SK Telecom, the biggest South Korean mobile operator, faces "an unprecedented crisis" in 2025, CEO Ryu Young-sang has warned.
Ryu said in a New Year's address to staff Thursday that while the company had laid the foundations of its AI business, competition for AI supremacy would only accelerate.
He painted a bleak picture of the business environment.
"We expect to face an unprecedented crisis this year," he said. "The market outlook is dark due to geopolitical issues such as global economic instability, and the domestic economy will also have various difficulties, including a sluggish domestic economy," he said.
Though describing local conditions, Ryu's words might also resonate with other telecom leaders, many of whom are also dogged by tepid economic growth and political uncertainty as well as the declining value of their legacy businesses.
Ryu said SKT last year had stabilized its telecom businesses through operations improvements and had begun building out its "AI pyramid" strategy, laying the foundation for its future as a global AI company.
Strengthen competitiveness
He said the company saw new opportunities and market growth from AI-based innovation and from the integration of AI and communication, but cautioned that "competition for AI technology supremacy and investment will accelerate."
He called on staff to "strengthen our competitiveness" and deliver "meaningful results in all areas of the AI value chain."
SKT's ambitious AI strategy ranges from its newly-announced AI Infrastructure Superhighway – encompassing AI data centers, GPUaaS and edge AI – to AI transformation and personal AI agents.

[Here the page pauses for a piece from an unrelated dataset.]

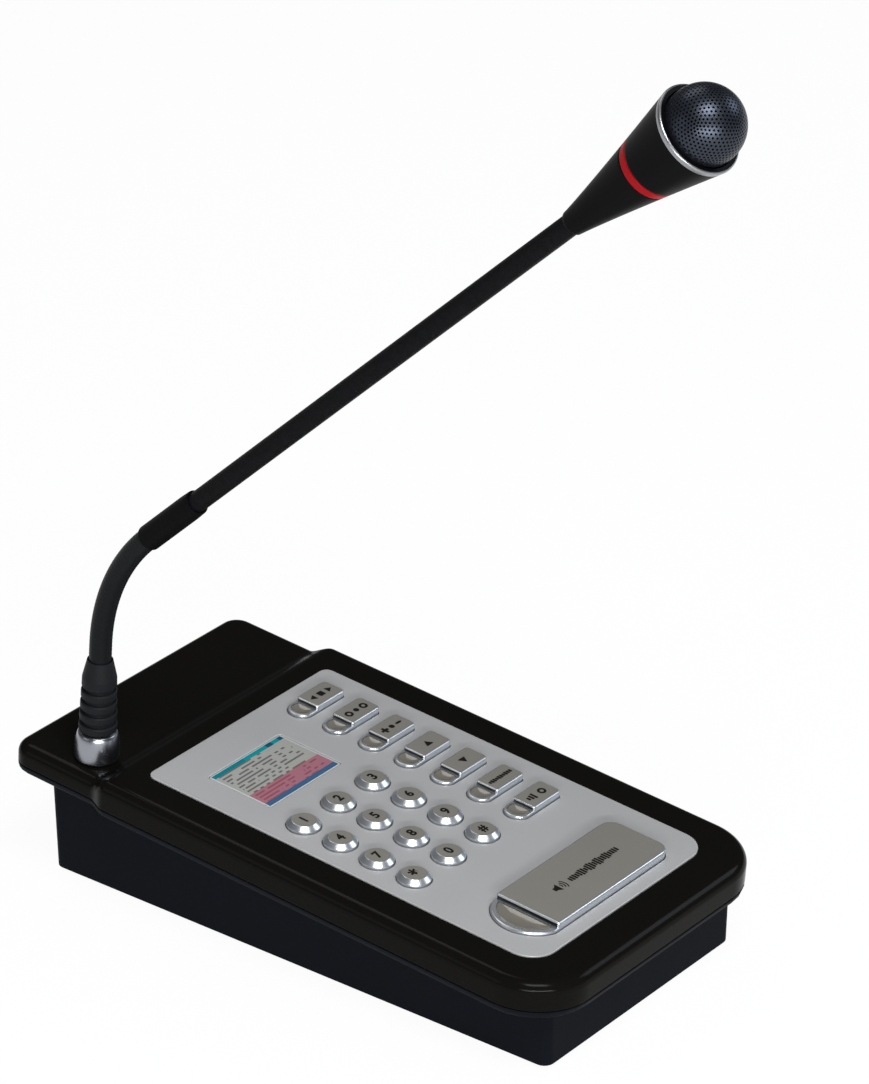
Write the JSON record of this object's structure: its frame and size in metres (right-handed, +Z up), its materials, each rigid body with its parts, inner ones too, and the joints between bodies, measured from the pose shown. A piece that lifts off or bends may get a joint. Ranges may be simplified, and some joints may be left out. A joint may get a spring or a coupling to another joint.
{
  "type": "paging microphone",
  "caption": "Desk paging console with a sloping keypad panel, a small colour display, a long talk bar and a gooseneck microphone with a light ring.",
  "frame": {"origin": "on the table under the middle of the base's footprint", "axes": "+Z up, +Y towards the rear of the console, +X to the user's right; the user sits on the -Y side"},
  "size_m": [0.135, 0.3077, 0.3828],
  "materials": {
    "black_plastic": "fine satin grain, near black",
    "blue_black_plastic": "fine matt grain, bluish black",
    "silver_paint": "satin silver",
    "silver_key": "silver paint with bright bevelled edges",
    "clear_plastic": "pale translucent, glossy",
    "window_plastic": "clear window over a lit colour screen",
    "rubber": "matt moulded rubber",
    "silicone": "matt silicone",
    "circuit_board": "green solder mask",
    "plain_steel": "plain zinc-plated steel",
    "chrome": "polished chrome plate",
    "black_metal": "satin black coating",
    "red_light": "translucent red, unlit",
    "grille_metal": "dark perforated metal"
  },
  "bodies": {
    "console": {"base_shell": "blue_black_plastic", "top_cover": "black_plastic", "front_panel": "silver_paint", "display_window": "window_plastic", "display_module": "plain_steel", "key_mat": "silicone", "keypad_board": "circuit_board", "main_board": "circuit_board", "ballast_plate": "plain_steel", "network_socket": "black_plastic", "power_socket": "black_plastic", "gooseneck_stud": "plain_steel", "lock_nut": "plain_steel", "gooseneck_nut": "chrome", "rubber_foot_1": "rubber", "rubber_foot_2": "rubber", "rubber_foot_3": "rubber", "rubber_foot_4": "rubber", "case_screw_1": "plain_steel", "case_screw_2": "plain_steel", "case_screw_3": "plain_steel", "case_screw_4": "plain_steel"},
    "neck": {"gooseneck_boot": "rubber", "flexible_conduit": "black_metal"},
    "arm": {"joining_sleeve": "black_metal", "rigid_tube": "black_metal", "head_cone": "black_plastic", "light_ring": "red_light", "head_cup": "black_plastic", "grille_dome": "grille_metal", "mic_capsule": "plain_steel"},
    "number_key_1": {"number_key_1": "silver_key"},
    "number_key_2": {"number_key_2": "silver_key"},
    "number_key_3": {"number_key_3": "silver_key"},
    "number_key_4": {"number_key_4": "silver_key"},
    "number_key_5": {"number_key_5": "silver_key"},
    "number_key_6": {"number_key_6": "silver_key"},
    "number_key_7": {"number_key_7": "silver_key"},
    "number_key_8": {"number_key_8": "silver_key"},
    "number_key_9": {"number_key_9": "silver_key"},
    "number_key_10": {"number_key_10": "silver_key"},
    "number_key_11": {"number_key_11": "silver_key"},
    "number_key_12": {"number_key_12": "silver_key"},
    "function_key_1": {"function_key_1": "silver_key", "function_lens_1": "clear_plastic"},
    "function_key_2": {"function_key_2": "silver_key", "function_lens_2": "clear_plastic"},
    "function_key_3": {"function_key_3": "silver_key", "function_lens_3": "clear_plastic"},
    "function_key_4": {"function_key_4": "silver_key", "function_lens_4": "clear_plastic"},
    "function_key_5": {"function_key_5": "silver_key", "function_lens_5": "clear_plastic"},
    "function_key_6": {"function_key_6": "silver_key", "function_lens_6": "clear_plastic"},
    "function_key_7": {"function_key_7": "silver_key", "function_lens_7": "clear_plastic"},
    "talk_bar": {"talk_bar": "silver_key", "talk_lens": "clear_plastic"}
  },
  "joints": [
    {"name": "number_key_1_press", "type": "slide", "parent": "console", "child": "number_key_1", "axis": [0, 0.0755, -0.9971], "range_m": [0, 0.0012], "stiffness_N_per_m": 700},
    {"name": "number_key_2_press", "type": "slide", "parent": "console", "child": "number_key_2", "axis": [0, 0.0755, -0.9971], "range_m": [0, 0.0012], "stiffness_N_per_m": 700},
    {"name": "number_key_3_press", "type": "slide", "parent": "console", "child": "number_key_3", "axis": [0, 0.0755, -0.9971], "range_m": [0, 0.0012], "stiffness_N_per_m": 700},
    {"name": "number_key_4_press", "type": "slide", "parent": "console", "child": "number_key_4", "axis": [0, 0.0755, -0.9971], "range_m": [0, 0.0012], "stiffness_N_per_m": 700},
    {"name": "number_key_5_press", "type": "slide", "parent": "console", "child": "number_key_5", "axis": [0, 0.0755, -0.9971], "range_m": [0, 0.0012], "stiffness_N_per_m": 700},
    {"name": "number_key_6_press", "type": "slide", "parent": "console", "child": "number_key_6", "axis": [0, 0.0755, -0.9971], "range_m": [0, 0.0012], "stiffness_N_per_m": 700},
    {"name": "number_key_7_press", "type": "slide", "parent": "console", "child": "number_key_7", "axis": [0, 0.0755, -0.9971], "range_m": [0, 0.0012], "stiffness_N_per_m": 700},
    {"name": "number_key_8_press", "type": "slide", "parent": "console", "child": "number_key_8", "axis": [0, 0.0755, -0.9971], "range_m": [0, 0.0012], "stiffness_N_per_m": 700},
    {"name": "number_key_9_press", "type": "slide", "parent": "console", "child": "number_key_9", "axis": [0, 0.0755, -0.9971], "range_m": [0, 0.0012], "stiffness_N_per_m": 700},
    {"name": "number_key_10_press", "type": "slide", "parent": "console", "child": "number_key_10", "axis": [0, 0.0755, -0.9971], "range_m": [0, 0.0012], "stiffness_N_per_m": 700},
    {"name": "number_key_11_press", "type": "slide", "parent": "console", "child": "number_key_11", "axis": [0, 0.0755, -0.9971], "range_m": [0, 0.0012], "stiffness_N_per_m": 700},
    {"name": "number_key_12_press", "type": "slide", "parent": "console", "child": "number_key_12", "axis": [0, 0.0755, -0.9971], "range_m": [0, 0.0012], "stiffness_N_per_m": 700},
    {"name": "function_key_1_press", "type": "slide", "parent": "console", "child": "function_key_1", "axis": [0, 0.0755, -0.9971], "range_m": [0, 0.0012], "stiffness_N_per_m": 800},
    {"name": "function_key_2_press", "type": "slide", "parent": "console", "child": "function_key_2", "axis": [0, 0.0755, -0.9971], "range_m": [0, 0.0012], "stiffness_N_per_m": 800},
    {"name": "function_key_3_press", "type": "slide", "parent": "console", "child": "function_key_3", "axis": [0, 0.0755, -0.9971], "range_m": [0, 0.0012], "stiffness_N_per_m": 800},
    {"name": "function_key_4_press", "type": "slide", "parent": "console", "child": "function_key_4", "axis": [0, 0.0755, -0.9971], "range_m": [0, 0.0012], "stiffness_N_per_m": 800},
    {"name": "function_key_5_press", "type": "slide", "parent": "console", "child": "function_key_5", "axis": [0, 0.0755, -0.9971], "range_m": [0, 0.0012], "stiffness_N_per_m": 800},
    {"name": "function_key_6_press", "type": "slide", "parent": "console", "child": "function_key_6", "axis": [0, 0.0755, -0.9971], "range_m": [0, 0.0012], "stiffness_N_per_m": 800},
    {"name": "function_key_7_press", "type": "slide", "parent": "console", "child": "function_key_7", "axis": [0, 0.0755, -0.9971], "range_m": [0, 0.0012], "stiffness_N_per_m": 800},
    {"name": "talk_bar_press", "type": "slide", "parent": "console", "child": "talk_bar", "axis": [0, 0.0755, -0.9971], "range_m": [0, 0.0012], "stiffness_N_per_m": 1500},
    {"name": "gooseneck_turn", "type": "hinge", "parent": "console", "child": "neck", "pos_m": [-0.0507, 0.0953, 0.05161], "axis": [0, -0.0755, 0.9971], "range_deg": [-90, 90]},
    {"name": "gooseneck_bend", "type": "hinge", "parent": "neck", "child": "arm", "pos_m": [-0.0507, 0.08423, 0.12688], "axis": [1, 0, 0], "range_deg": [-60, 40], "deforming": ["flexible_conduit"]}
  ]
}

The company's improved financial performance and aggressive push into AI have helped lift its stock 12% in the past year and 5% since Ryu began his three-year term as CEO last March.
But it's still widely considered to be undervalued, with a market cap of just 12.1 trillion Korean won (US$8.2 billion), dwarfed by regional rivals such as Singtel, worth S$51 billion ($37 billion) and Chunghwa Telecom, valued at 954 billion New Taiwan dollars ($29 billion).